* _RAW DATA_
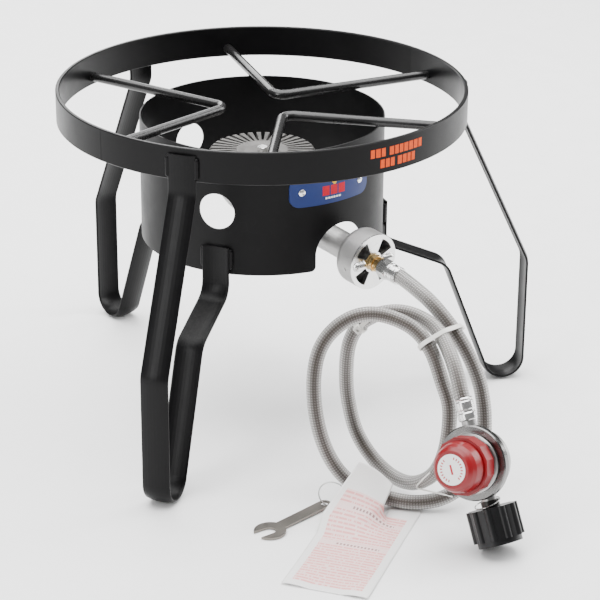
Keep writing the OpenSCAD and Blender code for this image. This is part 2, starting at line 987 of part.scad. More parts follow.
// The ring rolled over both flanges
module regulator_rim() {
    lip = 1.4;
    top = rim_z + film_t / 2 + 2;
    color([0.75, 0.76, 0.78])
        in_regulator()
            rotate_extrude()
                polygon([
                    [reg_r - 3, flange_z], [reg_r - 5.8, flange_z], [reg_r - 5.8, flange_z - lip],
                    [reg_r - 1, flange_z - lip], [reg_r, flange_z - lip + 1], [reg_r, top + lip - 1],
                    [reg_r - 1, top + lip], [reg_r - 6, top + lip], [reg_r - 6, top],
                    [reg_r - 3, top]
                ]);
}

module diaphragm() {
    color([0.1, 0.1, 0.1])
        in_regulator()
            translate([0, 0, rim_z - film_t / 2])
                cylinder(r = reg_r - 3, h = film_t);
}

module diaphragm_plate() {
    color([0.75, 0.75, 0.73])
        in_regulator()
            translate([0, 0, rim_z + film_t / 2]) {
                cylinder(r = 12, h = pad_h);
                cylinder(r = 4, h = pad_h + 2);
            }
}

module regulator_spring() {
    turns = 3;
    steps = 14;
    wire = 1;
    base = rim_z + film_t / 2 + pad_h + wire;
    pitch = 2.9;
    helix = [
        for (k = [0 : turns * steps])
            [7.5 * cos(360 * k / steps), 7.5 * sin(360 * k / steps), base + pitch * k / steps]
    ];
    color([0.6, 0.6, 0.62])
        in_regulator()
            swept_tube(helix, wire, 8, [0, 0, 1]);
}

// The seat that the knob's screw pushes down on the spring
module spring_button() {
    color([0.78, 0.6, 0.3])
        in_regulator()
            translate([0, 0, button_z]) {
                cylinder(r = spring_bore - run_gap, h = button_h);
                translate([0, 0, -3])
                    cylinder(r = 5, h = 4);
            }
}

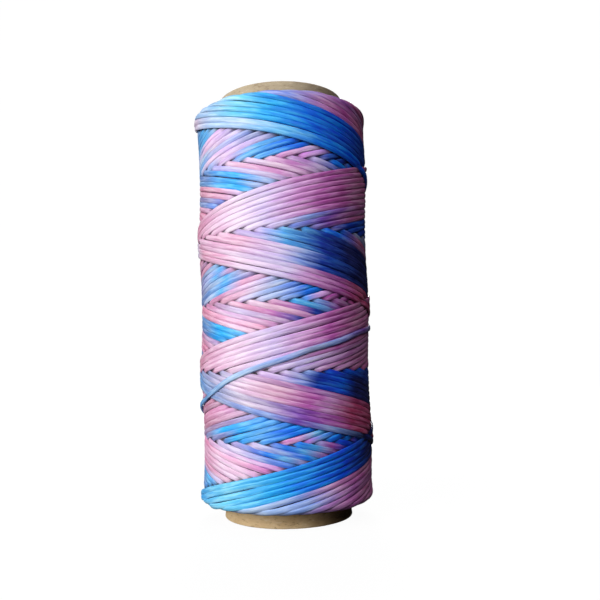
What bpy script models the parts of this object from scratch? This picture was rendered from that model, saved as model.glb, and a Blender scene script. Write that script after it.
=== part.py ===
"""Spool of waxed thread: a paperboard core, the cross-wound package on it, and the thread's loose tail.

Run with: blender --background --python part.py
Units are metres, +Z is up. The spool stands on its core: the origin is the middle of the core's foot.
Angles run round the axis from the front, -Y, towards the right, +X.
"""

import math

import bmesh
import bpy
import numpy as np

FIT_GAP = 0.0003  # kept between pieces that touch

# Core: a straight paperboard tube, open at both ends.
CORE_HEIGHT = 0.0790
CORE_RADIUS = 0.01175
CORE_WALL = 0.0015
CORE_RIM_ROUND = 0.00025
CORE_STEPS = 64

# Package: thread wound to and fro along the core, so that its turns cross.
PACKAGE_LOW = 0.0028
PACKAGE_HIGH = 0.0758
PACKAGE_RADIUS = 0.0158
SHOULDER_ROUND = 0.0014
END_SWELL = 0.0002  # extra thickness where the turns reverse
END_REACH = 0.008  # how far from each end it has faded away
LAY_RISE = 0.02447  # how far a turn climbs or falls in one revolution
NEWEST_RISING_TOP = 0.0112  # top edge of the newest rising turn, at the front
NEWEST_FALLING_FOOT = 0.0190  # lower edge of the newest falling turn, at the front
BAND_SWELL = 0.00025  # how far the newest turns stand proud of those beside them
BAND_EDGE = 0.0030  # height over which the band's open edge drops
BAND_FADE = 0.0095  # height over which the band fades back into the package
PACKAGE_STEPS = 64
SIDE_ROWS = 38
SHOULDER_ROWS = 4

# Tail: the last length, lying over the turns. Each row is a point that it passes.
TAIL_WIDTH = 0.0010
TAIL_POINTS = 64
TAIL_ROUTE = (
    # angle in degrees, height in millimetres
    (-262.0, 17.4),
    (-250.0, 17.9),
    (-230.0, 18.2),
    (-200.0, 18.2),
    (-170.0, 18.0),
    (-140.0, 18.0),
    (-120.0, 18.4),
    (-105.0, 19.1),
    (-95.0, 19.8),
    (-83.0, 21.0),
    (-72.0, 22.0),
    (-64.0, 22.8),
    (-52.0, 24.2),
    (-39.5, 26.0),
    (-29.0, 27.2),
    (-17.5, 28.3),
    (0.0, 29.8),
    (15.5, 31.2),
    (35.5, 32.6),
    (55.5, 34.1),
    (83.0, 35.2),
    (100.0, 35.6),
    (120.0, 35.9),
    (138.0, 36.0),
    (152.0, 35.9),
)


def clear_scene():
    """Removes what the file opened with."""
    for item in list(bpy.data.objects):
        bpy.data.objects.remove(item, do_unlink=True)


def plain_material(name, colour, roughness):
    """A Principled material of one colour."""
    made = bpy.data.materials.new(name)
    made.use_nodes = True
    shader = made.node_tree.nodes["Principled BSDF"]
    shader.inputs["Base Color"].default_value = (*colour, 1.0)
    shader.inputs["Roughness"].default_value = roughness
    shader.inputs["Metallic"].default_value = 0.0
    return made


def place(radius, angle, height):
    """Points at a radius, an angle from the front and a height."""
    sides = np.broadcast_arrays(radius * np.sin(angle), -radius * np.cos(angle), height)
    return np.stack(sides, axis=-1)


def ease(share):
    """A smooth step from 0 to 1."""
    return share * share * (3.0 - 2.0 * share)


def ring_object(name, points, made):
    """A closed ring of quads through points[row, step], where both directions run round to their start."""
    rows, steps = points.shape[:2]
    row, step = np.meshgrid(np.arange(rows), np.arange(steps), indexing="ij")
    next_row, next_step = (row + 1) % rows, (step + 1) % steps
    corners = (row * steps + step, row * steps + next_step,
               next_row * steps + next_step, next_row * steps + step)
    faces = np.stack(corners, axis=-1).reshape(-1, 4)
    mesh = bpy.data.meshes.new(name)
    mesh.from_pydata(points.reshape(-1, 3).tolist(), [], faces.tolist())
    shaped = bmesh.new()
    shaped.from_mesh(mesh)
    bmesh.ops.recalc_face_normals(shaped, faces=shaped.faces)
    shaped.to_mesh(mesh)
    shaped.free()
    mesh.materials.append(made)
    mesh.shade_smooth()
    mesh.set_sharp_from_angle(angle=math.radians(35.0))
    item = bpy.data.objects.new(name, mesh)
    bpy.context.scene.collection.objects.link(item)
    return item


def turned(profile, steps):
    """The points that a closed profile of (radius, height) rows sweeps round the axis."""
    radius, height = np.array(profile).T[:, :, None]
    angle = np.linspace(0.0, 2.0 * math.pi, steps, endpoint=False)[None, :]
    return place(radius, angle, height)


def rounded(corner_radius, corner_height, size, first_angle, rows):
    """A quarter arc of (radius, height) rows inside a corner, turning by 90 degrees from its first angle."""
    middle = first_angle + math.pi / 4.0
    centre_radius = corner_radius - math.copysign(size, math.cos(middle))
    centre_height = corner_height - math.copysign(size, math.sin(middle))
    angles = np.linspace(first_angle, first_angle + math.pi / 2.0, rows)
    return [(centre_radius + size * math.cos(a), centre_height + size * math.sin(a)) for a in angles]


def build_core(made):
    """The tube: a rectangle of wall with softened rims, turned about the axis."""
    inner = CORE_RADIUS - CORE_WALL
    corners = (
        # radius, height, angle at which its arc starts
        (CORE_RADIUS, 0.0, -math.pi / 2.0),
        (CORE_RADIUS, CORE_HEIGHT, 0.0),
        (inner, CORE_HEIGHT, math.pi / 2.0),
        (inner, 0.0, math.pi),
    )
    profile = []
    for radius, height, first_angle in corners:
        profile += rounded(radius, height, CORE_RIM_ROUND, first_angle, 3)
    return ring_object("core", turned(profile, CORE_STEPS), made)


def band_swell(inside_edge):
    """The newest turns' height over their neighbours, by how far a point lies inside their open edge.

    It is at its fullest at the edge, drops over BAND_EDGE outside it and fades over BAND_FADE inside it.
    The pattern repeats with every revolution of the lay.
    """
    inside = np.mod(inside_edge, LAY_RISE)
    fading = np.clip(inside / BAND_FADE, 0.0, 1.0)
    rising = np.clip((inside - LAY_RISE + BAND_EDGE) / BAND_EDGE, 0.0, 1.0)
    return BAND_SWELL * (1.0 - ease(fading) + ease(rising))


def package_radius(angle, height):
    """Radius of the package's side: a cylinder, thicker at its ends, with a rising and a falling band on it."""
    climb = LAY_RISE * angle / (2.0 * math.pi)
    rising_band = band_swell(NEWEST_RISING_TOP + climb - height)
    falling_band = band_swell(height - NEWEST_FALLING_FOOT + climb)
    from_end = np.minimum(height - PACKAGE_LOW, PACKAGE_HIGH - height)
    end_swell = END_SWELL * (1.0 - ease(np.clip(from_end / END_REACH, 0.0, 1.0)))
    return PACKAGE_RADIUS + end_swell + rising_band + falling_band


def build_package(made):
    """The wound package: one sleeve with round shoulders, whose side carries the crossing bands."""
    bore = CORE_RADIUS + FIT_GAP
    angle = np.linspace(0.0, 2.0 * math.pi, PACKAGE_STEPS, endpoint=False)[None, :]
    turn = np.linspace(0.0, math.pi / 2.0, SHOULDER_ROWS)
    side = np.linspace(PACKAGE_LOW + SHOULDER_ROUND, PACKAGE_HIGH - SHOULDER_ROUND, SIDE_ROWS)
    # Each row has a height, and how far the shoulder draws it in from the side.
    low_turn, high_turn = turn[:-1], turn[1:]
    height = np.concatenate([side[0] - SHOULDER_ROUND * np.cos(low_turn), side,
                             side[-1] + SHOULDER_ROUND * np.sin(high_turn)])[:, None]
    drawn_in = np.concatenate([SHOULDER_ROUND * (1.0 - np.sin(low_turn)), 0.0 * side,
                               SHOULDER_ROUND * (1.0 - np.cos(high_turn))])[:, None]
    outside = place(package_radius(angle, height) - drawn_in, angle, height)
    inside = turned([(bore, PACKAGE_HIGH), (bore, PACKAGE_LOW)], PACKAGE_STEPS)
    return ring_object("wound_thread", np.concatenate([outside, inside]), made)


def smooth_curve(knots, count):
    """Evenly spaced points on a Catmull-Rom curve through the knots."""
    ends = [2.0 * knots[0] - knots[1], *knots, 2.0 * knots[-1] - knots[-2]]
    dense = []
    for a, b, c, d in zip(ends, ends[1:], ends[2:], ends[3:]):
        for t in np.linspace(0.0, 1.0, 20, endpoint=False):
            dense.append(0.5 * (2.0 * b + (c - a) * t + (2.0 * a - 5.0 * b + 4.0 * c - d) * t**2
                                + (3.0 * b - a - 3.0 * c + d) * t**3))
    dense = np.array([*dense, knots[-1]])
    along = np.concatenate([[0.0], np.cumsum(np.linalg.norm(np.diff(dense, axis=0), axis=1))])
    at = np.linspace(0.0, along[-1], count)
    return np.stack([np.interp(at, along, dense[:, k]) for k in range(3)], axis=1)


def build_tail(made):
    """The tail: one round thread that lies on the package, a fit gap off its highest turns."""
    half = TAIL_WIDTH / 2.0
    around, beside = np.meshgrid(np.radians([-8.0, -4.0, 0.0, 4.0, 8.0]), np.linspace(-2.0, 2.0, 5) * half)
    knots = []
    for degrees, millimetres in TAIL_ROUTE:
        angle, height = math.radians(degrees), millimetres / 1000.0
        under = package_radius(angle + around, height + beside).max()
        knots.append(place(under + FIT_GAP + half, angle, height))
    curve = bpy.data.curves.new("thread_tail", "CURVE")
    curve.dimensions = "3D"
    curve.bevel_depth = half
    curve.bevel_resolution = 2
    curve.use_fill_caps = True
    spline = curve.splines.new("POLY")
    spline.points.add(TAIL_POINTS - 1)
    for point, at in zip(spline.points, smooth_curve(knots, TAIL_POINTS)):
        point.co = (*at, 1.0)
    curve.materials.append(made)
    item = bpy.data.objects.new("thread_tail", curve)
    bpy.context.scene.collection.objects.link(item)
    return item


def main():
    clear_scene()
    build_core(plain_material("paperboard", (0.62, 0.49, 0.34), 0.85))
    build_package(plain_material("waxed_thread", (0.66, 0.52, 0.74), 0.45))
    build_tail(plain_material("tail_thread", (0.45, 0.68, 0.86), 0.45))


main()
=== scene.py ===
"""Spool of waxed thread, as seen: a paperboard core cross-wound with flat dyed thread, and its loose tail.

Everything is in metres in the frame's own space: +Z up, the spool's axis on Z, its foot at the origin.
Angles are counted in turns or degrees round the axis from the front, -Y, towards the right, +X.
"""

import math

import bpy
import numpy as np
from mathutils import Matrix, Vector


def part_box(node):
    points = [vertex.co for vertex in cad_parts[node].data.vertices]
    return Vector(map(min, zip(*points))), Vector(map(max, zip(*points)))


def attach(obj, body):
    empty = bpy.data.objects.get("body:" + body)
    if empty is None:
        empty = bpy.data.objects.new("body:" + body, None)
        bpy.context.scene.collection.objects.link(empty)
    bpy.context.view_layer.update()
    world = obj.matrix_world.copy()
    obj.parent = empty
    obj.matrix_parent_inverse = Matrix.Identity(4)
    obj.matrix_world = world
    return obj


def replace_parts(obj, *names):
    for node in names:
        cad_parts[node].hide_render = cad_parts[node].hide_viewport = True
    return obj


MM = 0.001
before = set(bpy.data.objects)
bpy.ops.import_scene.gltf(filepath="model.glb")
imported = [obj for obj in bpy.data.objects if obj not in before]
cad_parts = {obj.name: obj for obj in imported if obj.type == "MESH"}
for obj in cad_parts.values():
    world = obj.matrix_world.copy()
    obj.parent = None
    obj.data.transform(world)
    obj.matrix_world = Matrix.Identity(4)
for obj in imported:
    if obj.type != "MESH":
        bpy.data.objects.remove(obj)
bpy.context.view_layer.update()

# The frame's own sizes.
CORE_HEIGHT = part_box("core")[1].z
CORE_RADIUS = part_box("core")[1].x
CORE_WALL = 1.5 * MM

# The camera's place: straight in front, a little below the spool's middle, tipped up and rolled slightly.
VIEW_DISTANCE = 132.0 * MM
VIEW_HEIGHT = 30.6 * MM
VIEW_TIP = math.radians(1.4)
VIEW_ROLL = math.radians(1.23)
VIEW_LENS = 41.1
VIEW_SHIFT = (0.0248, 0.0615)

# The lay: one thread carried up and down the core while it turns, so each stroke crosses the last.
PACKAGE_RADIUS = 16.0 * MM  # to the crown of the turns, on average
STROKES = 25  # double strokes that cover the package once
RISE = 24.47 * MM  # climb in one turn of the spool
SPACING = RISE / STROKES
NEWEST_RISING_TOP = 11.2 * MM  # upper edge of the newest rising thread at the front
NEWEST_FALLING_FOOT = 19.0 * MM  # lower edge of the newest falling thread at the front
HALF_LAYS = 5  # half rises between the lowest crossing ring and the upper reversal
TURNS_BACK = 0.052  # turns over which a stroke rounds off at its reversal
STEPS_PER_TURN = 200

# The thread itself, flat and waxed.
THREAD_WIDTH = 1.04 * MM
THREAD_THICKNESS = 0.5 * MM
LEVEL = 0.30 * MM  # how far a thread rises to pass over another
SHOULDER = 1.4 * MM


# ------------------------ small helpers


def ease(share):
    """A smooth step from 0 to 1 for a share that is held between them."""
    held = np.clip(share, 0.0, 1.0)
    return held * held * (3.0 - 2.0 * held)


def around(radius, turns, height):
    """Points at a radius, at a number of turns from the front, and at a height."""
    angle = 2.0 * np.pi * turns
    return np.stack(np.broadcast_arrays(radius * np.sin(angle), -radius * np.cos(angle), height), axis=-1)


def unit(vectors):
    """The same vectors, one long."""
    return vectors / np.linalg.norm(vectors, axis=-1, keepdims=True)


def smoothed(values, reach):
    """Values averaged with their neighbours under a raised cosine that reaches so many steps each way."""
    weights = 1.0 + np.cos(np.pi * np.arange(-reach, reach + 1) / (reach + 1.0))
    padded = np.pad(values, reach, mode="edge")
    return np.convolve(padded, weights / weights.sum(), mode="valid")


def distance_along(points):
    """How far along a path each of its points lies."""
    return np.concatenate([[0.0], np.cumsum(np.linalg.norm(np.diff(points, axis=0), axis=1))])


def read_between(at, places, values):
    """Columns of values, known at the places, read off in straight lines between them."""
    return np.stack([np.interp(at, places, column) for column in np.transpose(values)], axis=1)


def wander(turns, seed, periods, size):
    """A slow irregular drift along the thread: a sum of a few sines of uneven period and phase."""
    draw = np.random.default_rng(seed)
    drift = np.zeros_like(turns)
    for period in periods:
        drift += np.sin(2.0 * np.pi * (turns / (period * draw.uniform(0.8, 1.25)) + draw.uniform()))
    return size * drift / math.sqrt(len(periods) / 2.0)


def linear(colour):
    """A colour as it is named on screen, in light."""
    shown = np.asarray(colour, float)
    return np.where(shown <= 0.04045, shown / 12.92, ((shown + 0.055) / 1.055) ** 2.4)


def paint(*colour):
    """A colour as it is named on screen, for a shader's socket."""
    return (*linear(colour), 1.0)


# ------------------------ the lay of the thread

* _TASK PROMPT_
The lines to quote run from the one containing "spline.points.add(TAIL_POINTS - 1)" to the one containing "obj.matrix_parent_inverse = Matrix.Identity(4)". Quote them exactly, with both of those lines, and nothing else.

* _WRITTEN SOLUTION_
    spline.points.add(TAIL_POINTS - 1)
    for point, at in zip(spline.points, smooth_curve(knots, TAIL_POINTS)):
        point.co = (*at, 1.0)
    curve.materials.append(made)
    item = bpy.data.objects.new("thread_tail", curve)
    bpy.context.scene.collection.objects.link(item)
    return item


def main():
    clear_scene()
    build_core(plain_material("paperboard", (0.62, 0.49, 0.34), 0.85))
    build_package(plain_material("waxed_thread", (0.66, 0.52, 0.74), 0.45))
    build_tail(plain_material("tail_thread", (0.45, 0.68, 0.86), 0.45))


main()
=== scene.py ===
"""Spool of waxed thread, as seen: a paperboard core cross-wound with flat dyed thread, and its loose tail.

Everything is in metres in the frame's own space: +Z up, the spool's axis on Z, its foot at the origin.
Angles are counted in turns or degrees round the axis from the front, -Y, towards the right, +X.
"""

import math

import bpy
import numpy as np
from mathutils import Matrix, Vector


def part_box(node):
    points = [vertex.co for vertex in cad_parts[node].data.vertices]
    return Vector(map(min, zip(*points))), Vector(map(max, zip(*points)))


def attach(obj, body):
    empty = bpy.data.objects.get("body:" + body)
    if empty is None:
        empty = bpy.data.objects.new("body:" + body, None)
        bpy.context.scene.collection.objects.link(empty)
    bpy.context.view_layer.update()
    world = obj.matrix_world.copy()
    obj.parent = empty
    obj.matrix_parent_inverse = Matrix.Identity(4)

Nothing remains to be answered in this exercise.